= Beneath My Mother's Feet =

Beneath My Mother's Feet is a young adult novel by author Amjed (Qamar) McDonnell. It was published in 2008 by Simon & Schuster. The paperback edition was released in 2011 and is widely read in social studies curricula.

==Plot==
Beneath My Mother's Feet is a suspenseful coming-of-age story. Nazia is a fourteen-year-old girl living in modern-day Karachi, Pakistan. She struggles to find herself and fulfill her mother's wishes. After tragedy strikes her family, Nazia is forced to clean houses with her mother. Nazia must step up in order to provide for her family while overcoming the obstacles of growing up and facing the prospect of marriage. She learns how to balance being normal and fulfilling her obligations to her family. After her father suffers an accident at work, rendering the family broke, Nazia must leave school to work as a maid, cleaning the luxurious houses of the wealthy. With an incapacitated father, an opportunist older brother, and two younger siblings, Nazia and her mother struggle to make ends meet. All the while, Nazia faces pressure to have an arranged marriage with her cousin.

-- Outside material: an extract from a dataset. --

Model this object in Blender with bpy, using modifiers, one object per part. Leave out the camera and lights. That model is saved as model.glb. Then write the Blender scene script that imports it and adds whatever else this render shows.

When her dowry is stolen and she meets a resilient young servant boy, Nazia gains the confidence to take her fate into her own hands.

==Characters==

===Main characters===

- Nazia
- Sherzad
- Amma

===Secondary characters===

- Seema
- Abbu
- Bilal
- Mateen
- Isha
- Maleeha
- Saira
- Ms. Haroon

==Reception==

Kirkus Reviews gave Beneath My Mother's Feet a starred review, describing it as "beautifully written". It was a Junior Library Guild Selection, a Barnes and Noble Discover Great New Writers Pick, a 2010-2011 Choose To Read Selection, and a 2009 Ohioana Book Award winner.